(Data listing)
**********

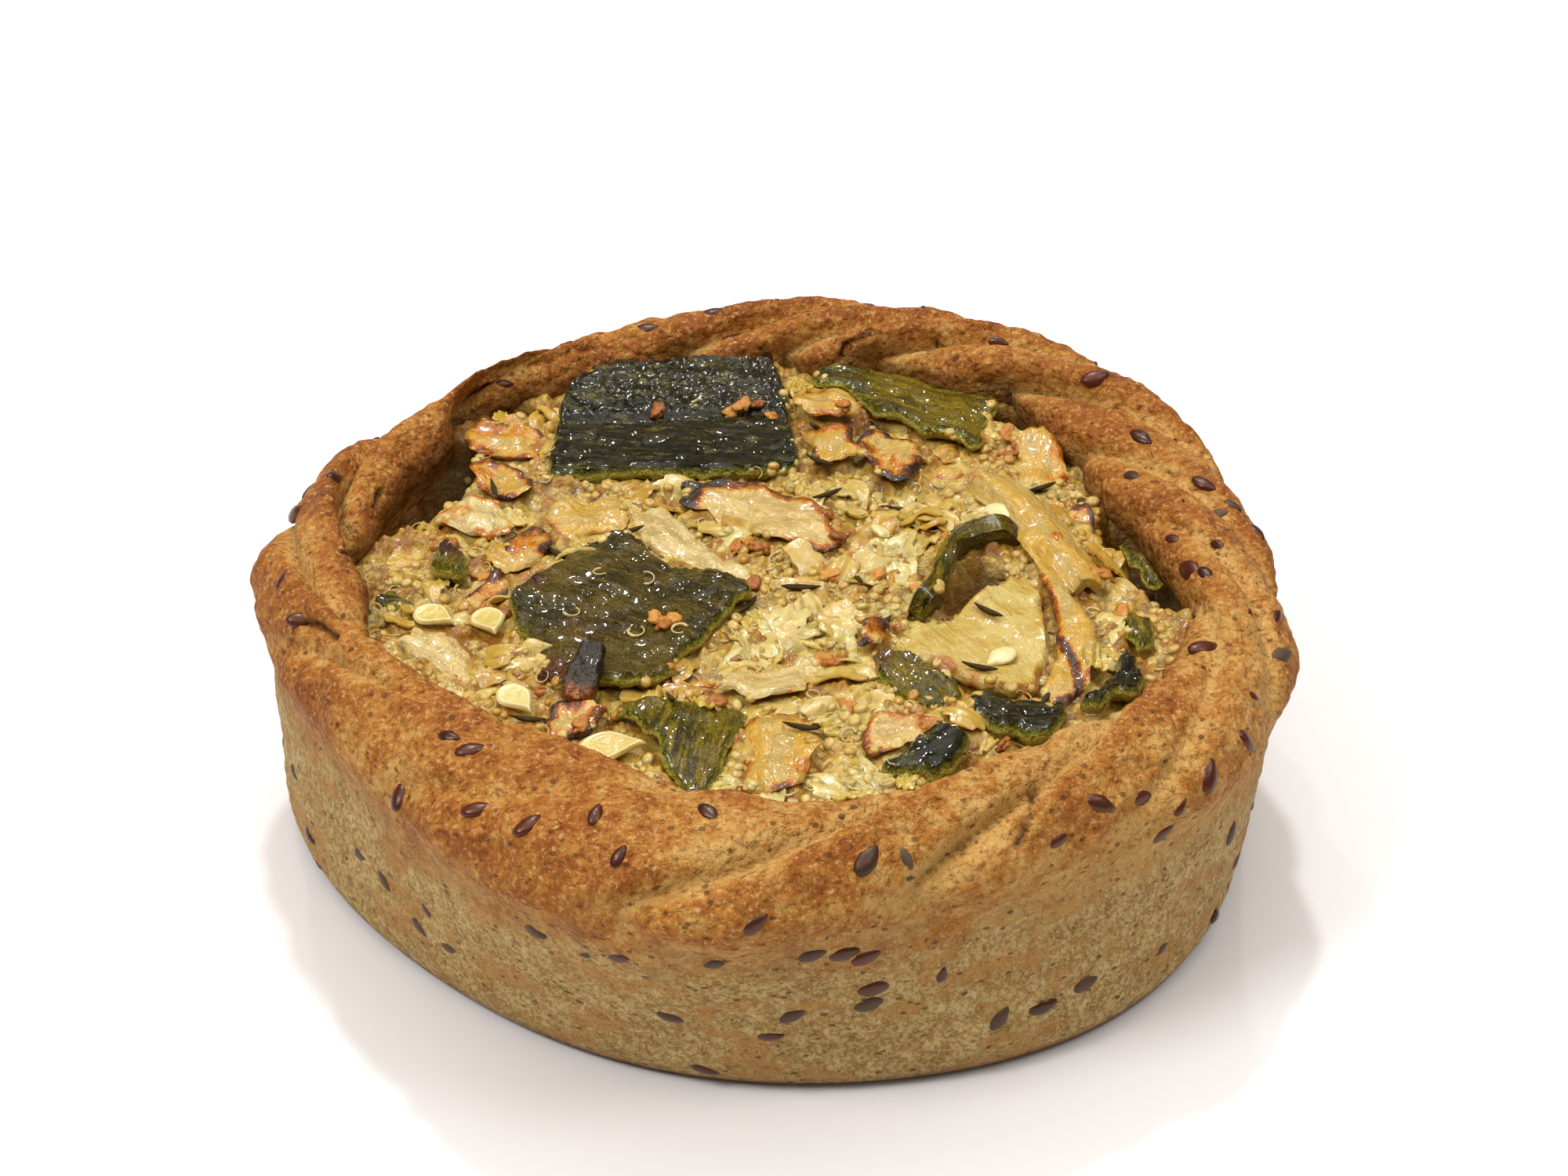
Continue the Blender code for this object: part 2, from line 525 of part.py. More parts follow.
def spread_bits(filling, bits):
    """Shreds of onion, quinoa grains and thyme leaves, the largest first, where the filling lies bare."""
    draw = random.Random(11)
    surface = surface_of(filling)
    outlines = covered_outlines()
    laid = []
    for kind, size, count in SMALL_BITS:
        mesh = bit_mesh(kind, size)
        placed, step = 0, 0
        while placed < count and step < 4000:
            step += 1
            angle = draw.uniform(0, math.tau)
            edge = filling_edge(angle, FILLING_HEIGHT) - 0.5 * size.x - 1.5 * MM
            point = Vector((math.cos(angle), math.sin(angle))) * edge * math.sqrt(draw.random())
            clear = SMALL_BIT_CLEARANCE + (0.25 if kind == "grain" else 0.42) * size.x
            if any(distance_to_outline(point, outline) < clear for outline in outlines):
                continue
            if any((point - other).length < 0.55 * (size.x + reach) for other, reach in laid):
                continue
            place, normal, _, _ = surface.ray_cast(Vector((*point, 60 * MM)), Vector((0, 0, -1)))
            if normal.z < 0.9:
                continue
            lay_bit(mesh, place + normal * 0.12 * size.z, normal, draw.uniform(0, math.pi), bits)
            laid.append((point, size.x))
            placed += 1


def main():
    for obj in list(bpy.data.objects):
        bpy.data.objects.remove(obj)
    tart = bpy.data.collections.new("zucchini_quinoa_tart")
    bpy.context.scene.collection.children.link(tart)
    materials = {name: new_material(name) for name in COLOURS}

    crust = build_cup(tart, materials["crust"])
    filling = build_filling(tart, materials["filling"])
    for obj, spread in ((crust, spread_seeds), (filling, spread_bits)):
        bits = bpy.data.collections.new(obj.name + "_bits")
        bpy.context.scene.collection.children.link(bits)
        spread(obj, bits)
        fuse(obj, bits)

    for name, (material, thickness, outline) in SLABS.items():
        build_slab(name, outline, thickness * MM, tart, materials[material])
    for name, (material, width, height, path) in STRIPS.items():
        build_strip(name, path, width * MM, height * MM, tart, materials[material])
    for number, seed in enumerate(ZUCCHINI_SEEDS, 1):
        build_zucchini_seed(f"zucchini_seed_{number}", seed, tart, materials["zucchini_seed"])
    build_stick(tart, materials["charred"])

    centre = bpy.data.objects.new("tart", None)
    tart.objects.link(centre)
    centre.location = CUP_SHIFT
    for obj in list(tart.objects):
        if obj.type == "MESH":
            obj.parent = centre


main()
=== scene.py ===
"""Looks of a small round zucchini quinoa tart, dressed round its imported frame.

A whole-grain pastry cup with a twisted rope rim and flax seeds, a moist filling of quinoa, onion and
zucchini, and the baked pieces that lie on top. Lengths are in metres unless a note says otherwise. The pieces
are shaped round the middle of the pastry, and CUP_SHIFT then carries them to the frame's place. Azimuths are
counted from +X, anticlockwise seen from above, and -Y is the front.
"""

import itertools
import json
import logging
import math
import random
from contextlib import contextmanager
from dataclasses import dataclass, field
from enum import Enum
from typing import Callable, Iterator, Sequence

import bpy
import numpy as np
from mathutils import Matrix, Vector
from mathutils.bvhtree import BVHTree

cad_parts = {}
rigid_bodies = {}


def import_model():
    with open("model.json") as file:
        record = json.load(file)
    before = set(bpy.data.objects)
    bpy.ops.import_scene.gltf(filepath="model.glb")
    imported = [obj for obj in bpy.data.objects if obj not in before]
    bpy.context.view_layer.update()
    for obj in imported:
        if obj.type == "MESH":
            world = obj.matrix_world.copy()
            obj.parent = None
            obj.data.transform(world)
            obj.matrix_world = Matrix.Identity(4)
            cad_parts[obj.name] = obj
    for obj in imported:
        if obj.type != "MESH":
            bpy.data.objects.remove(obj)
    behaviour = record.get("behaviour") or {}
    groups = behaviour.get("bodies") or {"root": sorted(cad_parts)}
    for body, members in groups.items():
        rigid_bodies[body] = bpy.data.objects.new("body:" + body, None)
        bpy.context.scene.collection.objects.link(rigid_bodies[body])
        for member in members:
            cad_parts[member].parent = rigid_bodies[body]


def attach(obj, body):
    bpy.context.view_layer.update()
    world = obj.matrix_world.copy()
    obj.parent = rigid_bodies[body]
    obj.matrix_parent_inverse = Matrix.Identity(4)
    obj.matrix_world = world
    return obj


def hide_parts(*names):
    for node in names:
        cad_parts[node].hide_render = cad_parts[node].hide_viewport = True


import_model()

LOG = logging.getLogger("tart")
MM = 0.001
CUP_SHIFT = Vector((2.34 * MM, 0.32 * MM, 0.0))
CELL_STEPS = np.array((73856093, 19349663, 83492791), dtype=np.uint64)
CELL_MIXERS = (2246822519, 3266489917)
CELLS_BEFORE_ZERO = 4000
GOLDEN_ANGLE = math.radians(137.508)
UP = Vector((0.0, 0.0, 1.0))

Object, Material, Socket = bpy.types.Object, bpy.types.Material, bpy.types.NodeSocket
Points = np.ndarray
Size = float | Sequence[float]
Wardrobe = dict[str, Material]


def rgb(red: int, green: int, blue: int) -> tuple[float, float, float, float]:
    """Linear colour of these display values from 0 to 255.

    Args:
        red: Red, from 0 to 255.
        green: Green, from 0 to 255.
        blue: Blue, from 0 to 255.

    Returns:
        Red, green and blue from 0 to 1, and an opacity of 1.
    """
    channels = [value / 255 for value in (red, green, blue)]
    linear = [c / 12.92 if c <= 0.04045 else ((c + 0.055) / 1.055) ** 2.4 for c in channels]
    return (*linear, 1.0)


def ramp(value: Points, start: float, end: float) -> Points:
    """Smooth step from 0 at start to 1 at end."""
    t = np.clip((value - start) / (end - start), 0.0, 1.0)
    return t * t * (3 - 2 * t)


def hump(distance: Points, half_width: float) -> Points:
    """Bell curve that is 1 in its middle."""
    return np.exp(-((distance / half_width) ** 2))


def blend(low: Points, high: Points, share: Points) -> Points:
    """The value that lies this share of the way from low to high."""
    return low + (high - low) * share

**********

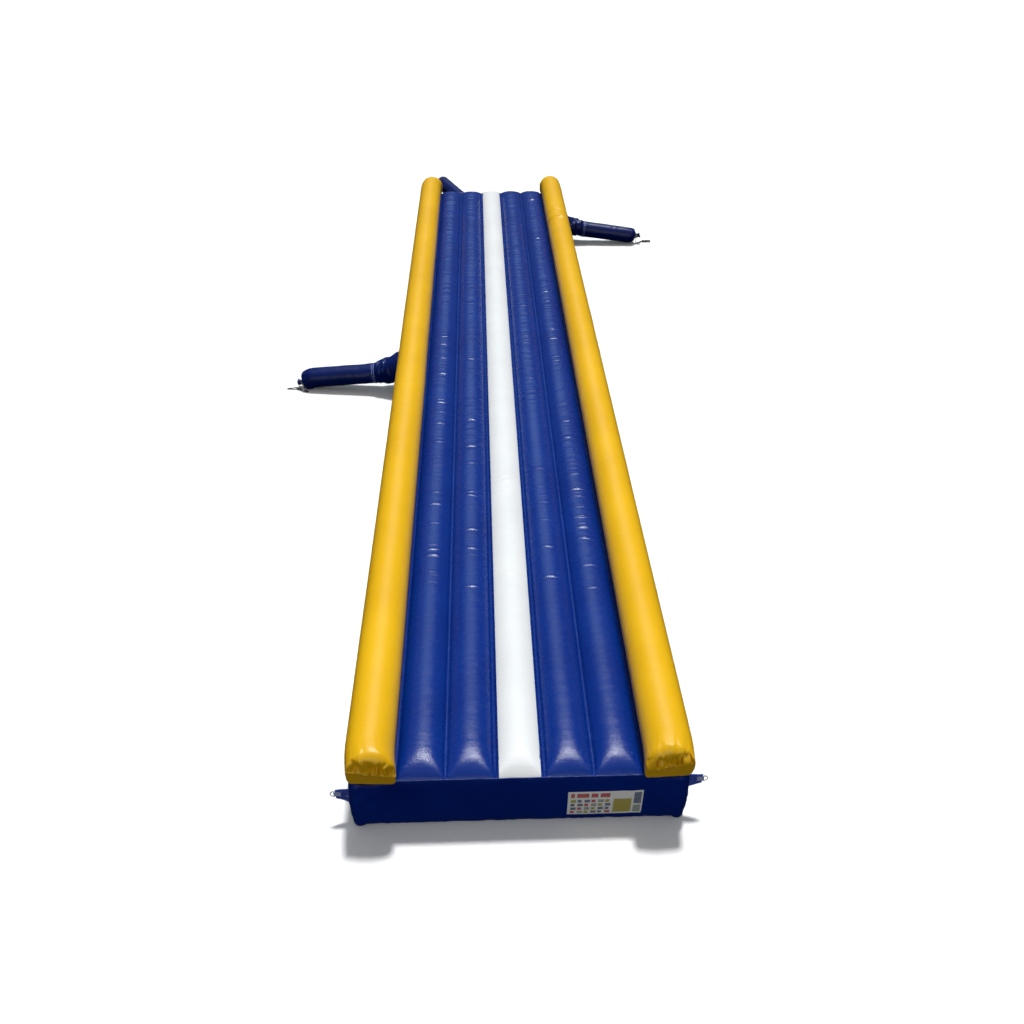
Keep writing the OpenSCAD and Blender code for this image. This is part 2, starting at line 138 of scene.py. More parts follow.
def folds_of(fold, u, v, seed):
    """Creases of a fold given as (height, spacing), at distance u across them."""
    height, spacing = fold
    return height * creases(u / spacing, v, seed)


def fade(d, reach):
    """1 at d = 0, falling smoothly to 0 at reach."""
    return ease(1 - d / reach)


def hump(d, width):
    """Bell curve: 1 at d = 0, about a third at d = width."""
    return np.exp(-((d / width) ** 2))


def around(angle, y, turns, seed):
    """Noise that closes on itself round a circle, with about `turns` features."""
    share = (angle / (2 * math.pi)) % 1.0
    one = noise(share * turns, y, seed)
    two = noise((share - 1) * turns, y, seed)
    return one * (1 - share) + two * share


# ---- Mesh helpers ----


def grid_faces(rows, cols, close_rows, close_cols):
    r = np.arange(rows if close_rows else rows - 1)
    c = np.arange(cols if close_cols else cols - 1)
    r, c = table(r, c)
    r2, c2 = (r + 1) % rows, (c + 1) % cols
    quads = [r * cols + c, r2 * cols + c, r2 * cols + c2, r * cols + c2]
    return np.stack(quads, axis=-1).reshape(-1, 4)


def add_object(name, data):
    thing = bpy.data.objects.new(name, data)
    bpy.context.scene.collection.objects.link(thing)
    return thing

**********

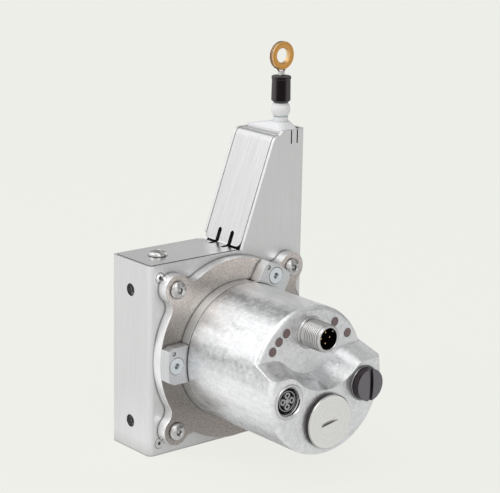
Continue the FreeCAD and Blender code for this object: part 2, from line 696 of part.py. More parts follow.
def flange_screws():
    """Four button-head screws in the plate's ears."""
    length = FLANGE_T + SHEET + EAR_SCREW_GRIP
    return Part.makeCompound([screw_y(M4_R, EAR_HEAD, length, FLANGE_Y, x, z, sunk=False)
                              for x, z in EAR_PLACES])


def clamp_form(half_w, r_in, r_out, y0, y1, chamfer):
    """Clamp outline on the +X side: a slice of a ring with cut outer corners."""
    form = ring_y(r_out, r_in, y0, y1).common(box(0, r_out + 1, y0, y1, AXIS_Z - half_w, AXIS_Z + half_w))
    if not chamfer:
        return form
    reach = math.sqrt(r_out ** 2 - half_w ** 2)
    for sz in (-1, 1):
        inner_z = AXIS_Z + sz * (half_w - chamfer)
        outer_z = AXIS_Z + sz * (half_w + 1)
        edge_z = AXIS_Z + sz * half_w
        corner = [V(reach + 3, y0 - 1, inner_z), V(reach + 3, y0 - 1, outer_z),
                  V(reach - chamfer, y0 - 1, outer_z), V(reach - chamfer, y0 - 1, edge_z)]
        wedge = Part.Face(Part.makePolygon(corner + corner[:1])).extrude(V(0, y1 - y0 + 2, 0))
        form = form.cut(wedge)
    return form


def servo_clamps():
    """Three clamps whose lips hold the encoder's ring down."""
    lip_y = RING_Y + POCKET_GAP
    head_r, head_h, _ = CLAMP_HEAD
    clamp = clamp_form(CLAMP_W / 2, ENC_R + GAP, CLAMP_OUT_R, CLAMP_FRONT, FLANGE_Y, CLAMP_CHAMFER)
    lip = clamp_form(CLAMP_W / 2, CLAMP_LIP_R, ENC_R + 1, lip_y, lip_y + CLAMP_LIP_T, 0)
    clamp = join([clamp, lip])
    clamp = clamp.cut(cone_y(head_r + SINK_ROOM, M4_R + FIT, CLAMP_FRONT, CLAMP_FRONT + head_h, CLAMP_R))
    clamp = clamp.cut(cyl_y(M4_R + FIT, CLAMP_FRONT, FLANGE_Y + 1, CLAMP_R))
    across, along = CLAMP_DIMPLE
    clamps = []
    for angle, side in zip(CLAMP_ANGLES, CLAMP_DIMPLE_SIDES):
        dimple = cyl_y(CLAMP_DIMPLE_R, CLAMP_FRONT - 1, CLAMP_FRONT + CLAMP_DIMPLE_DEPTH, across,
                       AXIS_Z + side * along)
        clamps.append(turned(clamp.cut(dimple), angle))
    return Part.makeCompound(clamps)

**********

--- Aim of the exercise ---
Give again the run of lines that opens at the line with "for obj, spread" and closes at the line with "before = set(bpy.data.objects)", exactly, and only that run.

--- Written answer ---
    for obj, spread in ((crust, spread_seeds), (filling, spread_bits)):
        bits = bpy.data.collections.new(obj.name + "_bits")
        bpy.context.scene.collection.children.link(bits)
        spread(obj, bits)
        fuse(obj, bits)

    for name, (material, thickness, outline) in SLABS.items():
        build_slab(name, outline, thickness * MM, tart, materials[material])
    for name, (material, width, height, path) in STRIPS.items():
        build_strip(name, path, width * MM, height * MM, tart, materials[material])
    for number, seed in enumerate(ZUCCHINI_SEEDS, 1):
        build_zucchini_seed(f"zucchini_seed_{number}", seed, tart, materials["zucchini_seed"])
    build_stick(tart, materials["charred"])

    centre = bpy.data.objects.new("tart", None)
    tart.objects.link(centre)
    centre.location = CUP_SHIFT
    for obj in list(tart.objects):
        if obj.type == "MESH":
            obj.parent = centre


main()
=== scene.py ===
"""Looks of a small round zucchini quinoa tart, dressed round its imported frame.

A whole-grain pastry cup with a twisted rope rim and flax seeds, a moist filling of quinoa, onion and
zucchini, and the baked pieces that lie on top. Lengths are in metres unless a note says otherwise. The pieces
are shaped round the middle of the pastry, and CUP_SHIFT then carries them to the frame's place. Azimuths are
counted from +X, anticlockwise seen from above, and -Y is the front.
"""

import itertools
import json
import logging
import math
import random
from contextlib import contextmanager
from dataclasses import dataclass, field
from enum import Enum
from typing import Callable, Iterator, Sequence

import bpy
import numpy as np
from mathutils import Matrix, Vector
from mathutils.bvhtree import BVHTree

cad_parts = {}
rigid_bodies = {}


def import_model():
    with open("model.json") as file:
        record = json.load(file)
    before = set(bpy.data.objects)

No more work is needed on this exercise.